Identification of vestibular organ-associated mRNA changes by acceleration stimulation in mice

Abstract

The vestibular organs of the inner ear play a critical role in maintaining body balance by detecting linear and angular acceleration and transmitting these signals to the central nervous system. However, there have been few attempts in inner ear research to investigate the state of the vestibular system in response to acceleration stimuli using RNA sequencing. In this study, we applied a 4G hypergravity stimulus to a mouse model under three different conditions: 48 hours, 2 weeks, and 2 weeks followed by a 1-week recovery period, and analyzed gene expression changes in the vestibular organs through RNA sequencing. As a result, approximately 4,200 differentially expressed genes (DEGs) were identified and classified into three expression patterns. The 48-hour group showed gene expression patterns largely similar to the control group, whereas the 2-week group exhibited significant transcriptional changes. Notably, some of these changes persisted even after the 1-week recovery period. Gene ontology analysis revealed that genes associated with calcium signaling and synaptic transmission were downregulated after long-term hypergravity exposure, while genes related to inflammatory responses, such as interferon-beta signaling, were upregulated.

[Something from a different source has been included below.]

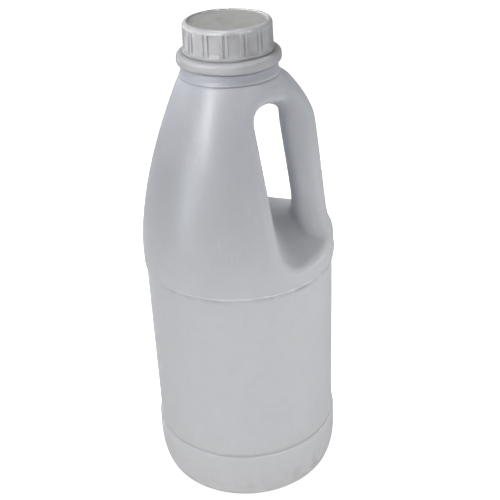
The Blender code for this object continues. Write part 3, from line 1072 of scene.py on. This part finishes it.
def ring_material(finish):
    """White polyethylene, softly polished by handling, with dirt against the cap."""
    material, tree, shader, place = start_material("ring_polyethylene")
    skin = use_group(tree, moulded_skin_group, "moulded_skin", Vector=place,
                     Grain_Scale=1600.0, Wave_Scale=70.0, Wave_Amount=0.4)
    x, y, z = tree.split(place)
    radius = tree.radius(x, y)
    inner = tree.maths("MULTIPLY", tree.step(radius, 0.0275, 0.0252), 0.8)
    # Darker in patches along the ring's lowest edge as well.
    under = tree.step(z, RING_LOW.z + 0.0016, RING_LOW.z + 0.0002, 0.0, 0.5)
    mask = tree.maths("MAXIMUM", inner, under)
    dirt = use_group(tree, grime_group, "grime", Vector=place, Mask=mask, Speck_Scale=1500.0,
                     Patch_Scale=110.0, Specks=0.05)
    dull = [value * 0.92 for value in finish.ring]
    base = tree.mix(tree.step(skin["Mottle"], 0.35, 0.7), colour(finish.ring), colour(dull))
    stained = tree.mix(tree.maths("MULTIPLY", dirt["Amount"], 0.6), base, colour(finish.grime))
    tree.join(stained, shader.inputs["Base Color"])
    tree.join(tree.step(skin["Scuffs"], 0.0, 1.0, 0.28, 0.5), shader.inputs["Roughness"])
    bumped(tree, shader, skin["Height"], 0.25, 0.0004)
    shader.inputs["IOR"].default_value = 1.5
    return material


def liner_material(finish):
    """Closed-cell foam with a fine pore pattern."""
    material, tree, shader, place = start_material("liner_foam")
    cells = tree.add("ShaderNodeTexVoronoi")
    tree.join(place, cells.inputs["Vector"])
    cells.inputs["Scale"].default_value = 2600.0
    pores = tree.step(cells.outputs["Distance"], 0.1, 0.6)
    dull = [value * 0.86 for value in finish.liner]
    base = tree.mix(pores, colour(finish.liner), colour(dull))
    tree.join(base, shader.inputs["Base Color"])
    tree.join(tree.step(pores, 0.0, 1.0, 0.6, 0.8), shader.inputs["Roughness"])
    bumped(tree, shader, pores, 0.3, 0.0002)
    return material


def floor_material():
    material, tree, shader, place = start_material("pale_floor")
    tone = tree.noise(place, 3.0, 2.0)
    base = tree.mix(tone, (0.88, 0.88, 0.88, 1.0), (0.92, 0.92, 0.92, 1.0))
    path = tree.add("ShaderNodeLightPath").outputs
    # Painted shade in reflections: for glossy rays the floor turns dark grey, so the bottle mirrors
    # a darker floor and its sides look darker.
    base = tree.mix(path["Is Glossy Ray"], base, (0.30, 0.30, 0.31, 1.0))
    tree.join(base, shader.inputs["Base Color"])
    tree.join(path["Is Camera Ray"], shader.inputs["Emission Color"])
    shader.inputs["Emission Strength"].default_value = 0.6
    shader.inputs["Roughness"].default_value = 0.9
    shader.inputs["Specular IOR Level"].default_value = 0.1
    return material


# ------------------------------------------------------------ stage

def add_camera(studio):
    deselect()
    bpy.ops.object.camera_add()
    camera = bpy.context.object
    camera.name = "bottle_camera"
    facing = (Matrix.Rotation(-studio.heading, 4, "Z")
              @ Matrix.Rotation(pi / 2 - studio.pitch, 4, "X")
              @ Matrix.Rotation(studio.roll, 4, "Z"))
    camera.matrix_world = Matrix.Translation(studio.camera_place) @ facing
    camera.data.sensor_width = 36.0
    camera.data.lens = studio.lens
    camera.data.clip_start = 0.01
    camera.data.clip_end = 50.0
    bpy.context.scene.camera = camera


def add_panel_light(name, height, azimuth, elevation, distance, size, spread, power, tint, mirrored):
    """A rectangular light facing the bottle's axis, seen as a reflection only or not at all."""
    deselect()
    target = Vector((0.0, 0.0, height))
    away = Vector((sin(azimuth) * cos(elevation), -cos(azimuth) * cos(elevation), sin(elevation)))
    bpy.ops.object.light_add(type="AREA", location=target + away * distance)
    light = bpy.context.object
    light.name = name
    light.rotation_euler = away.to_track_quat("Z", "Y").to_euler()
    light.visible_diffuse = not mirrored
    light.visible_transmission = not mirrored
    light.visible_glossy = mirrored
    light.data.shape = "RECTANGLE"
    light.data.size = size[0]
    light.data.size_y = size[1]
    light.data.spread = spread
    light.data.energy = power
    light.data.color = tint


def set_sky(strength):
    """Even pale light from all round, weaker from straight above and behind."""
    world = bpy.data.worlds.new("studio_sky")
    bpy.context.scene.world = world
    world.use_nodes = True
    tree = Tree(world.node_tree)
    background = world.node_tree.nodes["Background"]
    direction = tree.add("ShaderNodeTexCoord").outputs["Generated"]
    x, y, z = tree.split(direction)
    lift = tree.step(z, -0.1, 0.9, 1.06, 0.74)
    side = tree.step(x, -0.6, 0.9, 1.04, 0.86)
    level = tree.maths("MULTIPLY", tree.maths("MULTIPLY", lift, side), strength)
    path = tree.add("ShaderNodeLightPath").outputs
    behind = tree.step(y, 0.0, 0.6, 1.0, 0.45)
    in_mirror = tree.maths("MULTIPLY", tree.maths("MULTIPLY", level, behind), path["Is Glossy Ray"])
    elsewhere = tree.maths("SUBTRACT", 1.0, path["Is Glossy Ray"])
    level = tree.maths("MULTIPLY_ADD", level, elsewhere, in_mirror)
    tree.join(tree.maths("MAXIMUM", level, path["Is Camera Ray"]), background.inputs["Strength"])
    background.inputs["Color"].default_value = (1.0, 1.0, 1.0, 1.0)


WHITE = (1.0, 1.0, 1.0)
COOL = (0.76, 0.83, 1.0)
OPEN = pi
NARROW = radians(16.0)
# name, height aimed at, azimuth, elevation, distance, size, spread, power, tint, reflection only
PANEL_LIGHTS = (
    ("side_key", 0.325, radians(-68.0), radians(38.0), 0.6, (0.1, 0.1), NARROW, 0.076, WHITE, False),
    ("low_front", 0.09, radians(-18.0), 0.0, 0.45, (0.16, 0.12), OPEN, 0.6, WHITE, False),
    ("pocket_fill", 0.17, radians(74.0), 0.0, 0.42, (0.2, 0.2), OPEN, 0.5, WHITE, False),
    ("gap_fill", 0.20, radians(-150.0), radians(8.0), 0.50, (0.2, 0.2), OPEN, 1.8, WHITE, False),
    ("tall_strip", 0.15, radians(-53.0), radians(26.0), 1.2, (0.22, 0.30), OPEN, 7.0, WHITE, True),
    ("cool_strip", 0.15, radians(-70.0), radians(4.0), 1.2, (0.22, 0.40), OPEN, 3.5, COOL, True),
)


class BOTTLE_OT_stage(bpy.types.Operator):
    """Lays the pale floor and sets the camera, the sky and the soft lights"""

    bl_idname = "calf_bottle.stage"
    bl_label = "Stage"

    def execute(self, context):
        studio = context.scene.bottle_studio
        context.scene.view_settings.view_transform = "Standard"
        deselect()
        bpy.ops.mesh.primitive_plane_add(size=12.0, location=(0.0, 0.0, -0.0002))
        floor = settle(context.object)
        floor.name = "pale_floor"
        floor.data.materials.append(floor_material())
        add_camera(studio)
        set_sky(studio.sky)
        for panel in PANEL_LIGHTS:
            add_panel_light(*panel)
        return {"FINISHED"}


class BOTTLE_PT_panel(bpy.types.Panel):
    """Lists the bottle's pieces and their settings."""

    bl_idname = "BOTTLE_PT_panel"
    bl_label = "Calf Bottle"
    bl_space_type = "VIEW_3D"
    bl_region_type = "UI"
    bl_category = "Calf Bottle"

    def draw(self, context):
        layout = self.layout
        for settings, kind in SETTINGS.items():
            group = getattr(context.scene, settings)
            box = layout.box()
            for name in kind.__annotations__:
                box.prop(group, name)
        for operator in PIECE_OPERATORS:
            layout.operator(operator.bl_idname)


PIECE_OPERATORS = (
    BOTTLE_OT_shell,
    BOTTLE_OT_neck_ring,
    BOTTLE_OT_liner,
    BOTTLE_OT_cap,
    BOTTLE_OT_stage,
)
SETTINGS = {
    "bottle_shape": BottleShape,
    "closure_shape": ClosureShape,
    "bottle_finish": BottleFinish,
    "bottle_studio": StudioSettings,
}


def register():
    for name, group in SETTINGS.items():
        bpy.utils.register_class(group)
        setattr(bpy.types.Scene, name, bpy.props.PointerProperty(type=group))
    for kind in (*PIECE_OPERATORS, BOTTLE_PT_panel):
        bpy.utils.register_class(kind)


def unregister():
    for kind in (BOTTLE_PT_panel, *reversed(PIECE_OPERATORS)):
        bpy.utils.unregister_class(kind)
    for name, group in SETTINGS.items():
        delattr(bpy.types.Scene, name)
        bpy.utils.unregister_class(group)


def main():
    register()
    bpy.ops.calf_bottle.shell()
    bpy.ops.calf_bottle.neck_ring()
    bpy.ops.calf_bottle.liner()
    bpy.ops.calf_bottle.cap()
    bpy.ops.calf_bottle.stage()
    deselect()


if __name__ == "__main__":
    main()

These findings suggest the presence of a persistent inflammatory response in the vestibular system. In conclusion, the results indicate that 2-week hypergravity stimulation induces transcriptomic alterations in signal transmission and immune pathways within the vestibular system. This study may contribute to understanding the molecular mechanisms of vestibular dysfunction and offer insights into potential therapeutic approaches.